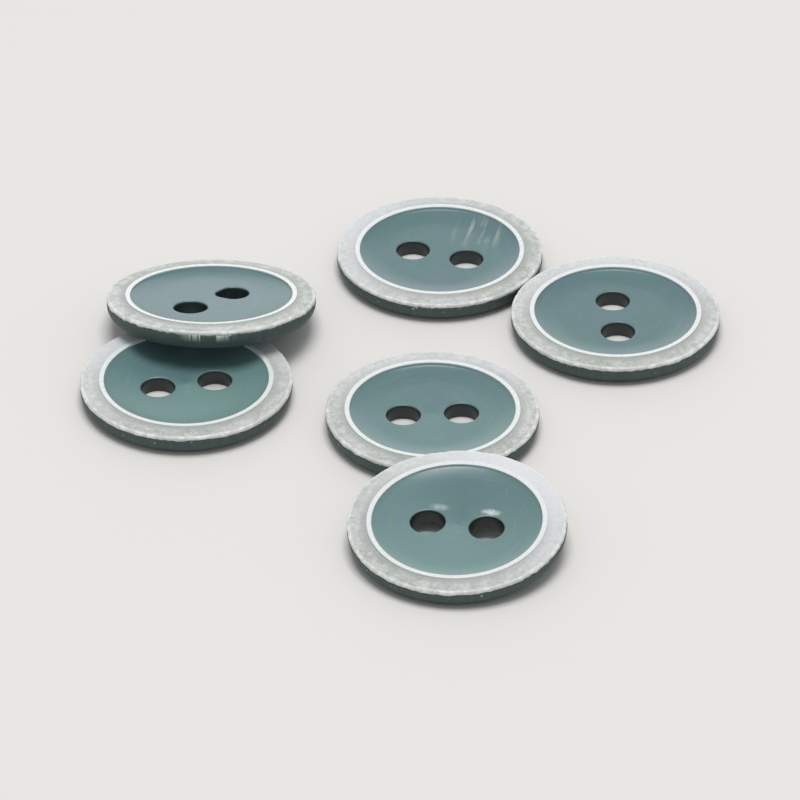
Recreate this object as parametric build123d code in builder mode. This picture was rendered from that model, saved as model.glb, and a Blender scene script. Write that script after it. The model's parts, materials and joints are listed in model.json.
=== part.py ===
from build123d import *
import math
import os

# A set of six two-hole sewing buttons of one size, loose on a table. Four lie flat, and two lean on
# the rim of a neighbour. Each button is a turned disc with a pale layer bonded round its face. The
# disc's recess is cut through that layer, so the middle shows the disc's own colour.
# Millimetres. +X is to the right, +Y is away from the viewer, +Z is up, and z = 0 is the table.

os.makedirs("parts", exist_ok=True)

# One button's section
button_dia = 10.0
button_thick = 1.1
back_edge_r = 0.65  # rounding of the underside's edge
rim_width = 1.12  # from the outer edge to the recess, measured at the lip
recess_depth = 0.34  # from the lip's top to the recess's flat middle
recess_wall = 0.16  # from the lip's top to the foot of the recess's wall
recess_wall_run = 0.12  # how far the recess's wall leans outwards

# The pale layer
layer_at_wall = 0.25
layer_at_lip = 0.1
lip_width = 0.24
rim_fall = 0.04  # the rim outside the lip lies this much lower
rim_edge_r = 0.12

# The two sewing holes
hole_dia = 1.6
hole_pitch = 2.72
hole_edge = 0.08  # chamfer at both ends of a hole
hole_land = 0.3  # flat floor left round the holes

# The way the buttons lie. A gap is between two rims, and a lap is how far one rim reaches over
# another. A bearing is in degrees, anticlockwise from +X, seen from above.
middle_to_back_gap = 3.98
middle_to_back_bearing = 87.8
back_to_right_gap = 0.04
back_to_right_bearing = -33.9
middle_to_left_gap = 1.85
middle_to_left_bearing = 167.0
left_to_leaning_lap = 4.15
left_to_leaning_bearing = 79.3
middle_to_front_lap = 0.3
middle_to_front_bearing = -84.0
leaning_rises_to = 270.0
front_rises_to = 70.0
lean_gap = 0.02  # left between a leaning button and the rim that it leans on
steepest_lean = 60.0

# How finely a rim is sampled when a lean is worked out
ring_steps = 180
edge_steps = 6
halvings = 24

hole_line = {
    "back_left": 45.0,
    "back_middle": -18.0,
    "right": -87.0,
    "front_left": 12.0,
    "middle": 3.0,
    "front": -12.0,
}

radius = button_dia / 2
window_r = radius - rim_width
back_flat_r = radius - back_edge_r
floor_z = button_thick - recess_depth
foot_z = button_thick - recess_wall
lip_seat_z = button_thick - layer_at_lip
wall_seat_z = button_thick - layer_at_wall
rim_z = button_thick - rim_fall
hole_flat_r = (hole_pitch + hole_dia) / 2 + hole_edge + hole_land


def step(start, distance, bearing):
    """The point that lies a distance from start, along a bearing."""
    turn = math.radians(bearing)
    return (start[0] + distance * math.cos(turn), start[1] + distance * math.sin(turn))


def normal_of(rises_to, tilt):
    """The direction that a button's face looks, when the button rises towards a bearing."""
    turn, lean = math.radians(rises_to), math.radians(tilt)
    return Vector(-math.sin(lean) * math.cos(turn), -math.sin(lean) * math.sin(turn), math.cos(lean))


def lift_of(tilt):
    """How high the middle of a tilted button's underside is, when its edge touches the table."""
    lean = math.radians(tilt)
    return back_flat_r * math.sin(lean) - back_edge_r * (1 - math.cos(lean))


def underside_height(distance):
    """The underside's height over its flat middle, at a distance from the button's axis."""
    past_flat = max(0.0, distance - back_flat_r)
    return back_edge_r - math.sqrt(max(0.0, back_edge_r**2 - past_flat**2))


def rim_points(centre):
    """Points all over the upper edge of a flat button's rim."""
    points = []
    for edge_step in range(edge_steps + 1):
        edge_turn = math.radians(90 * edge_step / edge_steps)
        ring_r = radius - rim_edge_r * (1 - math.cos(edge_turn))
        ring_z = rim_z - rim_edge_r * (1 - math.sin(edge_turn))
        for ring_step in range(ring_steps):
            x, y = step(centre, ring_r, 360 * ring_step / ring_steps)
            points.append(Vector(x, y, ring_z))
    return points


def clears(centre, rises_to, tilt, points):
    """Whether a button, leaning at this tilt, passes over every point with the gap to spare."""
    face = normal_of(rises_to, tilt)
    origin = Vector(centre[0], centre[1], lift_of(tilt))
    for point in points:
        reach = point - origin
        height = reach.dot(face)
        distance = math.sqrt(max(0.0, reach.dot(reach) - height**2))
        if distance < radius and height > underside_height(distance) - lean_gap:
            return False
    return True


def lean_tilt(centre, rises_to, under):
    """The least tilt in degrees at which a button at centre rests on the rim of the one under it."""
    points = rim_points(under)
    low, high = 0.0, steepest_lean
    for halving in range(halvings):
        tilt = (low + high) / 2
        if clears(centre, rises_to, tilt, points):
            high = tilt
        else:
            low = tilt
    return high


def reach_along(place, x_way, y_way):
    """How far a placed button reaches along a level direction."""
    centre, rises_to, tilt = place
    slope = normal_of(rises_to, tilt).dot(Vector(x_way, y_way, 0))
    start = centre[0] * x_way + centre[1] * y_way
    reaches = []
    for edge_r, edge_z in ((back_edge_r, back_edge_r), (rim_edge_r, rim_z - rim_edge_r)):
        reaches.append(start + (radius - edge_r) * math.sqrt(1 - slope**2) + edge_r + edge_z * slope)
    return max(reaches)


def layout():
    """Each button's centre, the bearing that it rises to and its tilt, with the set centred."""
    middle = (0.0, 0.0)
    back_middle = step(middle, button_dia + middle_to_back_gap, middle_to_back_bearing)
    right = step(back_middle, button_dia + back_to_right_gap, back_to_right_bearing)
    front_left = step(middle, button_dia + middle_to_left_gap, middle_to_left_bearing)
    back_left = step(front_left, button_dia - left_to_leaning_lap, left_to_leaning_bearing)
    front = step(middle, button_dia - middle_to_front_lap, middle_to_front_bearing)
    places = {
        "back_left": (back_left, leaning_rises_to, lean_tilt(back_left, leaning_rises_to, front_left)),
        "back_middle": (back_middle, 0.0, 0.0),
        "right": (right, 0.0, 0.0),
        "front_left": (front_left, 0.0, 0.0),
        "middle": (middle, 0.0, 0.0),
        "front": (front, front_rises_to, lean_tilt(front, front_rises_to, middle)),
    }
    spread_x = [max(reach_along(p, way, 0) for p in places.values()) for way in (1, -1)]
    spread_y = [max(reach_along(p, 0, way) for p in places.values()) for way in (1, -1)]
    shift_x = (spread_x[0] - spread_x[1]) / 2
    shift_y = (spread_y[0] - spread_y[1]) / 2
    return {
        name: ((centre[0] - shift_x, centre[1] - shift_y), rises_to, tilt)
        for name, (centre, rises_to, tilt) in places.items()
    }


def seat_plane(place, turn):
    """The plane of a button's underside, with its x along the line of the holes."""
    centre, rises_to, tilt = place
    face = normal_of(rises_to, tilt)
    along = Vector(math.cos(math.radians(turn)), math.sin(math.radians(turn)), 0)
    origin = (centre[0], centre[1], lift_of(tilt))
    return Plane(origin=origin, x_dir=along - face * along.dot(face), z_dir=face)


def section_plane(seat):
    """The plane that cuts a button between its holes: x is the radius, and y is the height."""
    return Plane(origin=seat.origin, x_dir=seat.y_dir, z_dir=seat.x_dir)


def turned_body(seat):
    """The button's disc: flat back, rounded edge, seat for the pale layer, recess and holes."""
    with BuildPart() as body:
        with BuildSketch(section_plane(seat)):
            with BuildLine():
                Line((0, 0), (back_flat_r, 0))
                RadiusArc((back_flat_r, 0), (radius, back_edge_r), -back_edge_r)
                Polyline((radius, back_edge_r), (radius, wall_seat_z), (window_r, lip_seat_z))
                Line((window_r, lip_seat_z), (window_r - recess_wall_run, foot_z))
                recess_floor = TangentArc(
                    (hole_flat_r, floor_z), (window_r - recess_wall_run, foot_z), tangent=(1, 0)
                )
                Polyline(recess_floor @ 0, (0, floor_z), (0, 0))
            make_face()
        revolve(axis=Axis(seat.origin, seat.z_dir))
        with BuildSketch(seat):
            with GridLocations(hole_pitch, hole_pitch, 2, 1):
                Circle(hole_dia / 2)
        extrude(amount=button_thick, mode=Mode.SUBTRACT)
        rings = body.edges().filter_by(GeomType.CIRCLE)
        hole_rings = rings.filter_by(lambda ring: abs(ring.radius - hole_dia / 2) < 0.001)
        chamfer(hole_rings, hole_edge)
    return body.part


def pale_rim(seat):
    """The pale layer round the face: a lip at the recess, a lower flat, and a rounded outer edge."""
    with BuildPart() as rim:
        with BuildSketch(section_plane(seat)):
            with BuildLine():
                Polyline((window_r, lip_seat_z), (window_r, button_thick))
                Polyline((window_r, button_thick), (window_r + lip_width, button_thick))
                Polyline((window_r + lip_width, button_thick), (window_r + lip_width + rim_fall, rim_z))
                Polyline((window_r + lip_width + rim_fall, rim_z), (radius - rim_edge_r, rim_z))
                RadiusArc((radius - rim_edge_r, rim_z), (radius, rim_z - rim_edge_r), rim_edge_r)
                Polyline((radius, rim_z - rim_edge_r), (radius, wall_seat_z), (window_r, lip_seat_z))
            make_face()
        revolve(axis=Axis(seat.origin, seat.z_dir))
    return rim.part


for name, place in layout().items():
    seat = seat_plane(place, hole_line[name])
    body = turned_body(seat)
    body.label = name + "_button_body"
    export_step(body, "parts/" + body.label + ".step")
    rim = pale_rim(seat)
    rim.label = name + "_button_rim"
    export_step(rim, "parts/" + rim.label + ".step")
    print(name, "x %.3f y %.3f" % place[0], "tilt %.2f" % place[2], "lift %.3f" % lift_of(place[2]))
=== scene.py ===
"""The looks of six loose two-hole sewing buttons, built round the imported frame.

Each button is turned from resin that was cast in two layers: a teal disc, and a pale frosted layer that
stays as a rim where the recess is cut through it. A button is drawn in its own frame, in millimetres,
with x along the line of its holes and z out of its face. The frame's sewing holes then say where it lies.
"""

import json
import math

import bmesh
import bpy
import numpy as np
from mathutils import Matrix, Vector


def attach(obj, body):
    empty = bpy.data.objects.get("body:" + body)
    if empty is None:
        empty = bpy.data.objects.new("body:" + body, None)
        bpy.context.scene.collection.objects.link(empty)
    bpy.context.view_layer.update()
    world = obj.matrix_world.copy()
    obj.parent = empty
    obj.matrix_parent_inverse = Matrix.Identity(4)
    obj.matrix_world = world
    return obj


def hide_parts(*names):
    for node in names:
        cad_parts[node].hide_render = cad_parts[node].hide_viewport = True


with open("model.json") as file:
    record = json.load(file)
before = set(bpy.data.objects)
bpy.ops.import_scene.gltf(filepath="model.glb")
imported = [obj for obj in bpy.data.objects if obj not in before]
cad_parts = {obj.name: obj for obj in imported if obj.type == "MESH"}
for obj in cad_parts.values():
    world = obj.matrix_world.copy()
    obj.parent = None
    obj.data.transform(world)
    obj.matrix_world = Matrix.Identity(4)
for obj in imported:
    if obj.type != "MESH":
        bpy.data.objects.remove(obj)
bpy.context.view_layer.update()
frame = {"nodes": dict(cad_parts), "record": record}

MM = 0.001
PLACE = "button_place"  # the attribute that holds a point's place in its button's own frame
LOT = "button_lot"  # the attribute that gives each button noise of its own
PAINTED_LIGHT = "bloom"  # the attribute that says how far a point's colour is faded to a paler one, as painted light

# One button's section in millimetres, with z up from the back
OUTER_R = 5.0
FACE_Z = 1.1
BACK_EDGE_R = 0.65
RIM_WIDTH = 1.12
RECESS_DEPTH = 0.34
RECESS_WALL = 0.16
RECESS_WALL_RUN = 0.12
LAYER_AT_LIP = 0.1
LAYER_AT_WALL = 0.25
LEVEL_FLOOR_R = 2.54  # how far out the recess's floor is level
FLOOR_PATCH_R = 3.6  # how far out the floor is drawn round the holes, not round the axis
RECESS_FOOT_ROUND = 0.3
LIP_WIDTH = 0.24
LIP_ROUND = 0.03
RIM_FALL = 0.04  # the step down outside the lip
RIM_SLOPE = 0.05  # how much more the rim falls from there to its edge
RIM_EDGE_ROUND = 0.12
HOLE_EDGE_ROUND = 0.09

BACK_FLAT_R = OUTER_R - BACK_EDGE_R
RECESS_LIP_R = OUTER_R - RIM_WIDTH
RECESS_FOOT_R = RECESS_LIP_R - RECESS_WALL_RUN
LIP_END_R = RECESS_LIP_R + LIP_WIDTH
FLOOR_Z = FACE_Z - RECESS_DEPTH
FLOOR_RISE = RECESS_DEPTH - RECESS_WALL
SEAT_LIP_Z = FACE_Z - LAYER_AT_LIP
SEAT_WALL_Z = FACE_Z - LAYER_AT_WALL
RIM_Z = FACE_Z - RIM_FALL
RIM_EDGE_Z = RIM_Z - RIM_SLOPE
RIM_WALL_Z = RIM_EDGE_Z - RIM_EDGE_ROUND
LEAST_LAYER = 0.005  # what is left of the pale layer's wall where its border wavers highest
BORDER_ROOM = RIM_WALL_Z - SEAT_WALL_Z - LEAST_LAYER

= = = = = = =

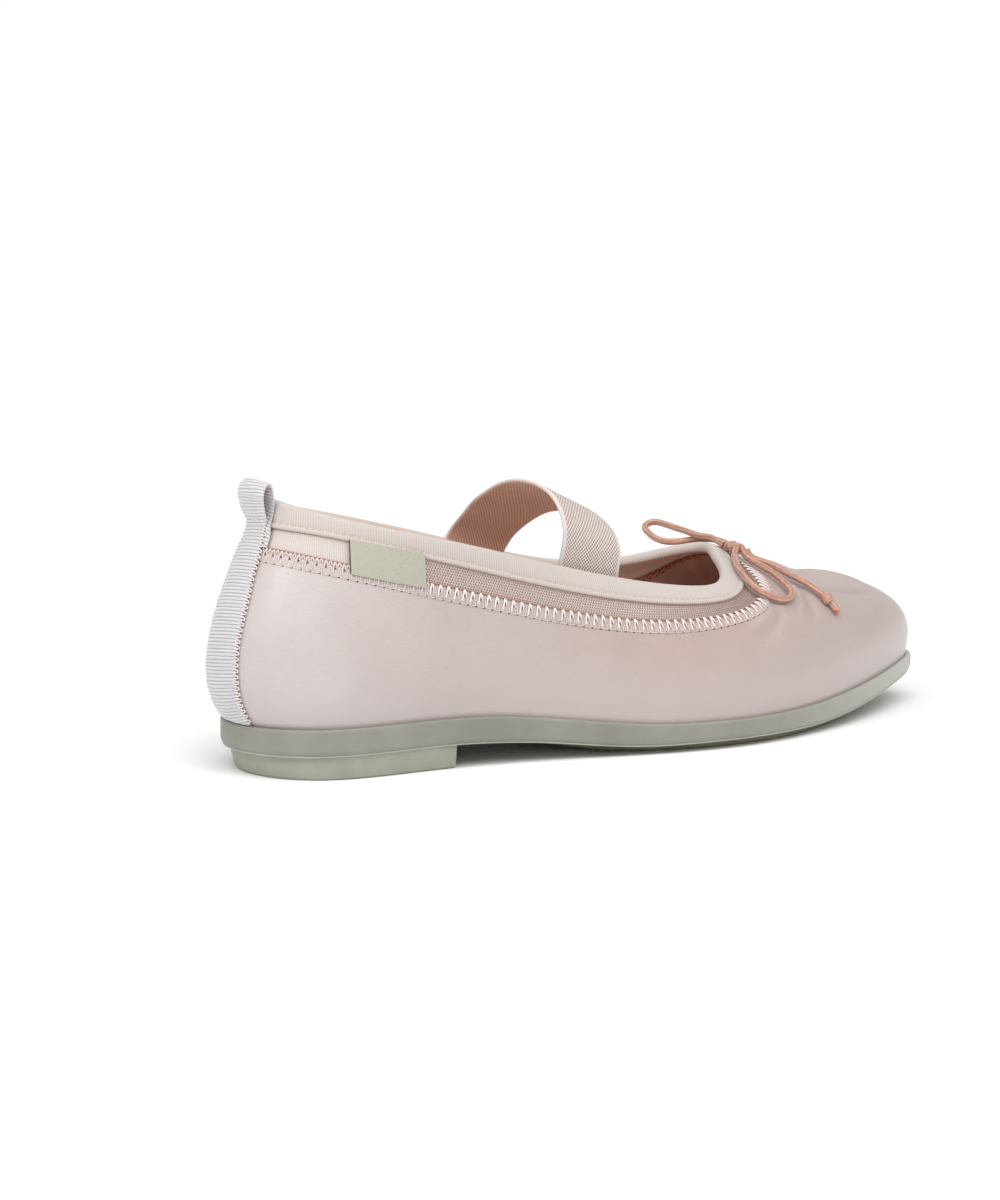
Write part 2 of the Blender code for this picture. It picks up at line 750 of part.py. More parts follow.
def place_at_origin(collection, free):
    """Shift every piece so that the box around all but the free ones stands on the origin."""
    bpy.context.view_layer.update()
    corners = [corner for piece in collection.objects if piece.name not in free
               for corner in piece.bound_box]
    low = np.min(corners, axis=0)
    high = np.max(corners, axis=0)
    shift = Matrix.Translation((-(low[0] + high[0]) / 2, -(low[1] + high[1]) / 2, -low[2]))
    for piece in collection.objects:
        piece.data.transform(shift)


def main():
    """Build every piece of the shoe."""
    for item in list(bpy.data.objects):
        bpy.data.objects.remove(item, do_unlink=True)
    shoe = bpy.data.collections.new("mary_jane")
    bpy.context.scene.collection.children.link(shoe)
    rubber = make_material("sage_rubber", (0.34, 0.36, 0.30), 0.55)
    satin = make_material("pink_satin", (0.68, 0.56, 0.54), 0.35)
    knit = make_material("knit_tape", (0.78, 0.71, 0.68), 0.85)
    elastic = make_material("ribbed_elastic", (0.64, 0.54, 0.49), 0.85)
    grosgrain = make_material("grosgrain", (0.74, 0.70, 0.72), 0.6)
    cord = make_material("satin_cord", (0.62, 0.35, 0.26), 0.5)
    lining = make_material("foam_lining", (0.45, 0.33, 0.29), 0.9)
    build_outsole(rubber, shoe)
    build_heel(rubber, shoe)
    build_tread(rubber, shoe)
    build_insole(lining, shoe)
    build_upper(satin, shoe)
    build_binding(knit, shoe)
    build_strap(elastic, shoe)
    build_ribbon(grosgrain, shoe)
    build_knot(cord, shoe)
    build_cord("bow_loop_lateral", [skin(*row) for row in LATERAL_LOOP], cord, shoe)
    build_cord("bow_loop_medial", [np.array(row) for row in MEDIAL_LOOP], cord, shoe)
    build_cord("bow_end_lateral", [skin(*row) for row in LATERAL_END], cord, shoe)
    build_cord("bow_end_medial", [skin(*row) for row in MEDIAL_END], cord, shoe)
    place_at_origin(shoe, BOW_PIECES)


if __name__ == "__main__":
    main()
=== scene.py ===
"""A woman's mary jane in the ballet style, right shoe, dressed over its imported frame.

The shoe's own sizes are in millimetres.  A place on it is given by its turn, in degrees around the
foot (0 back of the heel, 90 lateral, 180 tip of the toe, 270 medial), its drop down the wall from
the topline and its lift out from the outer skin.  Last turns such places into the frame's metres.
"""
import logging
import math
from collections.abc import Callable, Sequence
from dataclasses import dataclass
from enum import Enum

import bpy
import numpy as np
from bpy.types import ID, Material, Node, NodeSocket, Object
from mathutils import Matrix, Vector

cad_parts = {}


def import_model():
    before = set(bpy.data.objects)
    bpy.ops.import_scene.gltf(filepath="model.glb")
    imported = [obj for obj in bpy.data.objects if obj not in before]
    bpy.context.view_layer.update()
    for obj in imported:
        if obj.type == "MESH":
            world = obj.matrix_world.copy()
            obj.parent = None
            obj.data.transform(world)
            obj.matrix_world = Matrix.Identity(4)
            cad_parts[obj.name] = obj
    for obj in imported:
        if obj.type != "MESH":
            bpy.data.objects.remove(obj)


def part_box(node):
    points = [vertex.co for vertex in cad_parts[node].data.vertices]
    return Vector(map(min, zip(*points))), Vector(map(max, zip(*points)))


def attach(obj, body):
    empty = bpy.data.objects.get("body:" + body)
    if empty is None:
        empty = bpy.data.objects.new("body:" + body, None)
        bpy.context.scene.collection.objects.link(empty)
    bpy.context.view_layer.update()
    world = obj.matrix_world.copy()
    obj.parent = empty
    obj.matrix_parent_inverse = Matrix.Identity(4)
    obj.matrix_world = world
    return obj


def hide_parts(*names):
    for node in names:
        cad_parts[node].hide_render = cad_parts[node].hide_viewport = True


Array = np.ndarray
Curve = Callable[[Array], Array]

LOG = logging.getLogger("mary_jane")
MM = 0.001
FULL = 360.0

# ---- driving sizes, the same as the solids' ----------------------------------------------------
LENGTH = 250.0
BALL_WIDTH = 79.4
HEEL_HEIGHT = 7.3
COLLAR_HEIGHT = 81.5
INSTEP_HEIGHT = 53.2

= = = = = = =

* Written task
In the listing above, find the line containing "Write part 2" and the line containing "its imported frame.", then repeat those two lines and everything between them exactly.

* Exercise result
Write part 2 of the Blender code for this picture. It picks up at line 750 of part.py. More parts follow.
def place_at_origin(collection, free):
    """Shift every piece so that the box around all but the free ones stands on the origin."""
    bpy.context.view_layer.update()
    corners = [corner for piece in collection.objects if piece.name not in free
               for corner in piece.bound_box]
    low = np.min(corners, axis=0)
    high = np.max(corners, axis=0)
    shift = Matrix.Translation((-(low[0] + high[0]) / 2, -(low[1] + high[1]) / 2, -low[2]))
    for piece in collection.objects:
        piece.data.transform(shift)


def main():
    """Build every piece of the shoe."""
    for item in list(bpy.data.objects):
        bpy.data.objects.remove(item, do_unlink=True)
    shoe = bpy.data.collections.new("mary_jane")
    bpy.context.scene.collection.children.link(shoe)
    rubber = make_material("sage_rubber", (0.34, 0.36, 0.30), 0.55)
    satin = make_material("pink_satin", (0.68, 0.56, 0.54), 0.35)
    knit = make_material("knit_tape", (0.78, 0.71, 0.68), 0.85)
    elastic = make_material("ribbed_elastic", (0.64, 0.54, 0.49), 0.85)
    grosgrain = make_material("grosgrain", (0.74, 0.70, 0.72), 0.6)
    cord = make_material("satin_cord", (0.62, 0.35, 0.26), 0.5)
    lining = make_material("foam_lining", (0.45, 0.33, 0.29), 0.9)
    build_outsole(rubber, shoe)
    build_heel(rubber, shoe)
    build_tread(rubber, shoe)
    build_insole(lining, shoe)
    build_upper(satin, shoe)
    build_binding(knit, shoe)
    build_strap(elastic, shoe)
    build_ribbon(grosgrain, shoe)
    build_knot(cord, shoe)
    build_cord("bow_loop_lateral", [skin(*row) for row in LATERAL_LOOP], cord, shoe)
    build_cord("bow_loop_medial", [np.array(row) for row in MEDIAL_LOOP], cord, shoe)
    build_cord("bow_end_lateral", [skin(*row) for row in LATERAL_END], cord, shoe)
    build_cord("bow_end_medial", [skin(*row) for row in MEDIAL_END], cord, shoe)
    place_at_origin(shoe, BOW_PIECES)


if __name__ == "__main__":
    main()
=== scene.py ===
"""A woman's mary jane in the ballet style, right shoe, dressed over its imported frame.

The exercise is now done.